— start Given data —
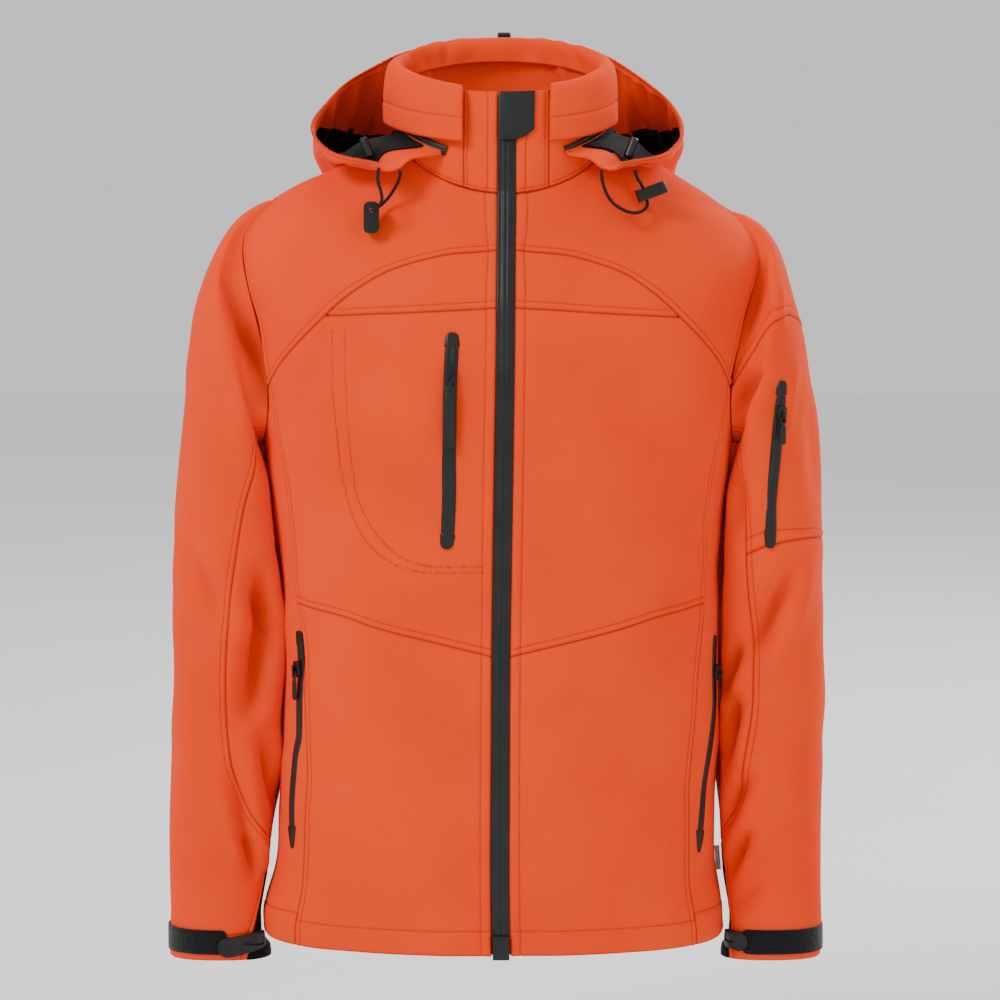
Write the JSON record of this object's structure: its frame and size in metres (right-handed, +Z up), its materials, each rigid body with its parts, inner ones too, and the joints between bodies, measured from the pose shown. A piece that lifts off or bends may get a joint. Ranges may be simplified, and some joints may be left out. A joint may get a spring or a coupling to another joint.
{
  "type": "softshell jacket",
  "caption": "Long-sleeved softshell jacket with a stand collar, a hood that hangs down the back, a full front zip, zipped pockets and cuff tabs, filled out as if worn.",
  "frame": {"origin": "middle of the neck opening, at the height where the shoulder seams meet the collar", "axes": "+Z up along the wearer's spine, -Y to the front, +X to the wearer's left"},
  "size_m": [0.628, 0.3351, 0.8797],
  "materials": {
    "softshell": "matt tightly woven stretch face",
    "stretch_black": "matt stretch weave",
    "lining": "soft knitted fleece backing",
    "hook_band": "short looped pile",
    "zip_black": "coated tape over a coil",
    "coil_black": "coil teeth under coated tape",
    "moulded_rubber": "satin moulded rubber",
    "hardware_black": "satin moulded plastic",
    "cord_black": "braided cord and woven tape",
    "label": "plain woven label"
  },
  "bodies": {
    "jacket": {"front_yoke_right": "softshell", "front_crescent_right": "softshell", "front_chest_right": "softshell", "front_lower_right": "softshell", "front_yoke_left": "softshell", "front_crescent_left": "softshell", "front_chest_left": "softshell", "front_lower_left": "softshell", "side_panel_right": "softshell", "side_panel_left": "softshell", "back_lower": "softshell", "back_yoke": "softshell", "sleeve_outer_right": "softshell", "sleeve_under_right": "softshell", "sleeve_gusset_right": "stretch_black", "sleeve_cap_left": "softshell", "sleeve_middle_left": "softshell", "sleeve_forearm_left": "softshell", "sleeve_under_left": "softshell", "sleeve_gusset_left": "stretch_black", "collar_stand": "softshell", "collar_flap": "softshell", "collar_front_right": "softshell", "collar_front_left": "softshell", "hood_side_right": "softshell", "hood_centre": "softshell", "hood_side_left": "softshell", "hood_lining": "lining", "zip_tape": "zip_black", "zip_teeth": "coil_black", "zip_box": "hardware_black", "zip_garage": "moulded_rubber", "zip_chest": "zip_black", "slider_chest": "hardware_black", "zip_sleeve": "zip_black", "slider_sleeve": "hardware_black", "zip_hand_right": "zip_black", "slider_hand_right": "hardware_black", "zip_hand_left": "zip_black", "slider_hand_left": "hardware_black", "cuff_band_right": "hook_band", "cuff_tab_right": "moulded_rubber", "cuff_band_left": "hook_band", "cuff_tab_left": "moulded_rubber", "cord_lock_right": "hardware_black", "cord_lock_left": "hardware_black", "cord_right": "cord_black", "toggle_right": "hardware_black", "cord_left": "cord_black", "toggle_left": "hardware_black", "hood_rear_tab": "cord_black", "hood_rear_toggle": "hardware_black", "hood_zip": "zip_black", "side_label": "label"},
    "chest_pull": {"pull_chest": "hardware_black"},
    "sleeve_pull": {"pull_sleeve": "hardware_black"},
    "hand_right_pull": {"pull_hand_right": "hardware_black"},
    "hand_left_pull": {"pull_hand_left": "hardware_black"}
  },
  "joints": [
    {"name": "chest_pull_hinge", "type": "hinge", "parent": "jacket", "child": "chest_pull", "pos_m": [-0.04848, -0.14161, -0.21338], "axis": [-0.9992, 0.0396, 0], "range_deg": [0, 140]},
    {"name": "sleeve_pull_hinge", "type": "hinge", "parent": "jacket", "child": "sleeve_pull", "pos_m": [0.25858, -0.08441, -0.25527], "axis": [-0.9056, -0.4242, 0], "range_deg": [0, 140]},
    {"name": "hand_right_pull_hinge", "type": "hinge", "parent": "jacket", "child": "hand_right_pull", "pos_m": [-0.19526, -0.07379, -0.49501], "axis": [-0.57, 0.8216, 0], "range_deg": [0, 140]},
    {"name": "hand_left_pull_hinge", "type": "hinge", "parent": "jacket", "child": "hand_left_pull", "pos_m": [0.20421, -0.04846, -0.50158], "axis": [-0.3466, -0.938, 0], "range_deg": [0, 140]}
  ]
}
— end Given data —
(Stated task): Every line of the data above should be copied exactly.

(Worked answer):
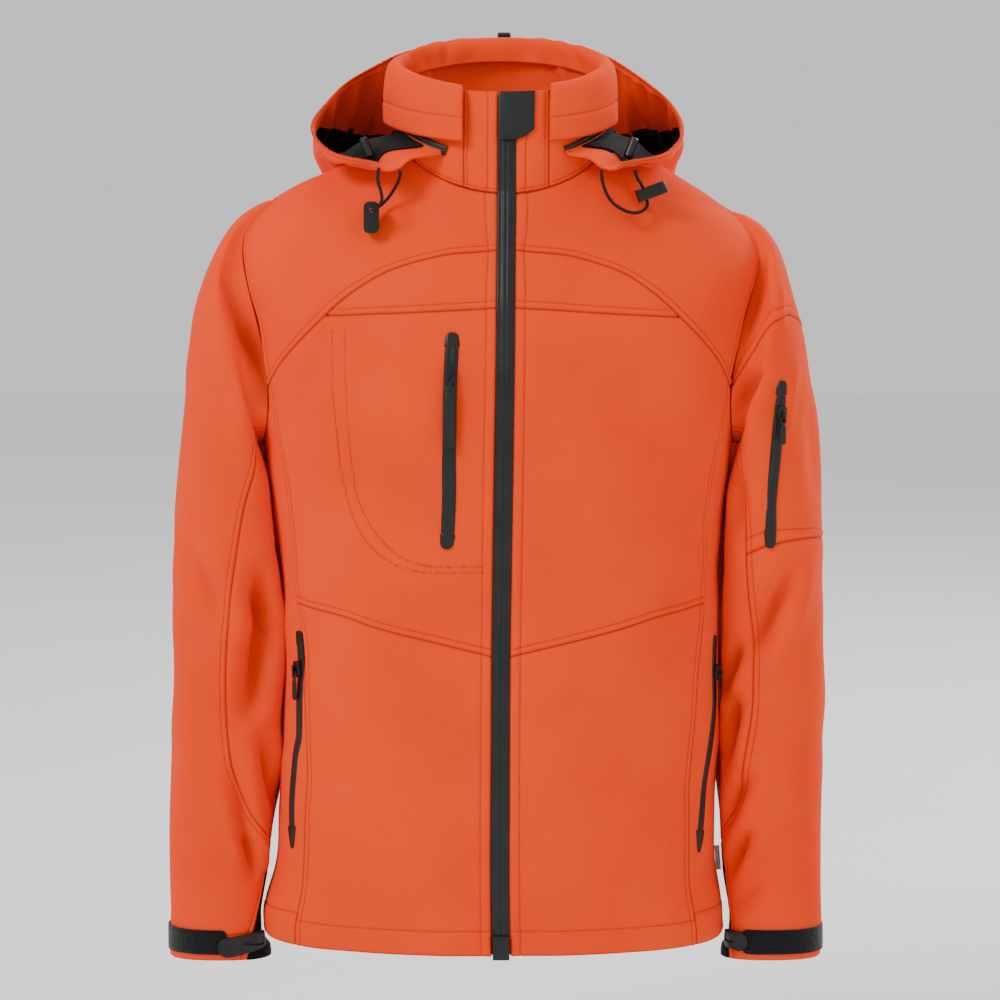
Write the JSON record of this object's structure: its frame and size in metres (right-handed, +Z up), its materials, each rigid body with its parts, inner ones too, and the joints between bodies, measured from the pose shown. A piece that lifts off or bends may get a joint. Ranges may be simplified, and some joints may be left out. A joint may get a spring or a coupling to another joint.
{
  "type": "softshell jacket",
  "caption": "Long-sleeved softshell jacket with a stand collar, a hood that hangs down the back, a full front zip, zipped pockets and cuff tabs, filled out as if worn.",
  "frame": {"origin": "middle of the neck opening, at the height where the shoulder seams meet the collar", "axes": "+Z up along the wearer's spine, -Y to the front, +X to the wearer's left"},
  "size_m": [0.628, 0.3351, 0.8797],
  "materials": {
    "softshell": "matt tightly woven stretch face",
    "stretch_black": "matt stretch weave",
    "lining": "soft knitted fleece backing",
    "hook_band": "short looped pile",
    "zip_black": "coated tape over a coil",
    "coil_black": "coil teeth under coated tape",
    "moulded_rubber": "satin moulded rubber",
    "hardware_black": "satin moulded plastic",
    "cord_black": "braided cord and woven tape",
    "label": "plain woven label"
  },
  "bodies": {
    "jacket": {"front_yoke_right": "softshell", "front_crescent_right": "softshell", "front_chest_right": "softshell", "front_lower_right": "softshell", "front_yoke_left": "softshell", "front_crescent_left": "softshell", "front_chest_left": "softshell", "front_lower_left": "softshell", "side_panel_right": "softshell", "side_panel_left": "softshell", "back_lower": "softshell", "back_yoke": "softshell", "sleeve_outer_right": "softshell", "sleeve_under_right": "softshell", "sleeve_gusset_right": "stretch_black", "sleeve_cap_left": "softshell", "sleeve_middle_left": "softshell", "sleeve_forearm_left": "softshell", "sleeve_under_left": "softshell", "sleeve_gusset_left": "stretch_black", "collar_stand": "softshell", "collar_flap": "softshell", "collar_front_right": "softshell", "collar_front_left": "softshell", "hood_side_right": "softshell", "hood_centre": "softshell", "hood_side_left": "softshell", "hood_lining": "lining", "zip_tape": "zip_black", "zip_teeth": "coil_black", "zip_box": "hardware_black", "zip_garage": "moulded_rubber", "zip_chest": "zip_black", "slider_chest": "hardware_black", "zip_sleeve": "zip_black", "slider_sleeve": "hardware_black", "zip_hand_right": "zip_black", "slider_hand_right": "hardware_black", "zip_hand_left": "zip_black", "slider_hand_left": "hardware_black", "cuff_band_right": "hook_band", "cuff_tab_right": "moulded_rubber", "cuff_band_left": "hook_band", "cuff_tab_left": "moulded_rubber", "cord_lock_right": "hardware_black", "cord_lock_left": "hardware_black", "cord_right": "cord_black", "toggle_right": "hardware_black", "cord_left": "cord_black", "toggle_left": "hardware_black", "hood_rear_tab": "cord_black", "hood_rear_toggle": "hardware_black", "hood_zip": "zip_black", "side_label": "label"},
    "chest_pull": {"pull_chest": "hardware_black"},
    "sleeve_pull": {"pull_sleeve": "hardware_black"},
    "hand_right_pull": {"pull_hand_right": "hardware_black"},
    "hand_left_pull": {"pull_hand_left": "hardware_black"}
  },
  "joints": [
    {"name": "chest_pull_hinge", "type": "hinge", "parent": "jacket", "child": "chest_pull", "pos_m": [-0.04848, -0.14161, -0.21338], "axis": [-0.9992, 0.0396, 0], "range_deg": [0, 140]},
    {"name": "sleeve_pull_hinge", "type": "hinge", "parent": "jacket", "child": "sleeve_pull", "pos_m": [0.25858, -0.08441, -0.25527], "axis": [-0.9056, -0.4242, 0], "range_deg": [0, 140]},
    {"name": "hand_right_pull_hinge", "type": "hinge", "parent": "jacket", "child": "hand_right_pull", "pos_m": [-0.19526, -0.07379, -0.49501], "axis": [-0.57, 0.8216, 0], "range_deg": [0, 140]},
    {"name": "hand_left_pull_hinge", "type": "hinge", "parent": "jacket", "child": "hand_left_pull", "pos_m": [0.20421, -0.04846, -0.50158], "axis": [-0.3466, -0.938, 0], "range_deg": [0, 140]}
  ]
}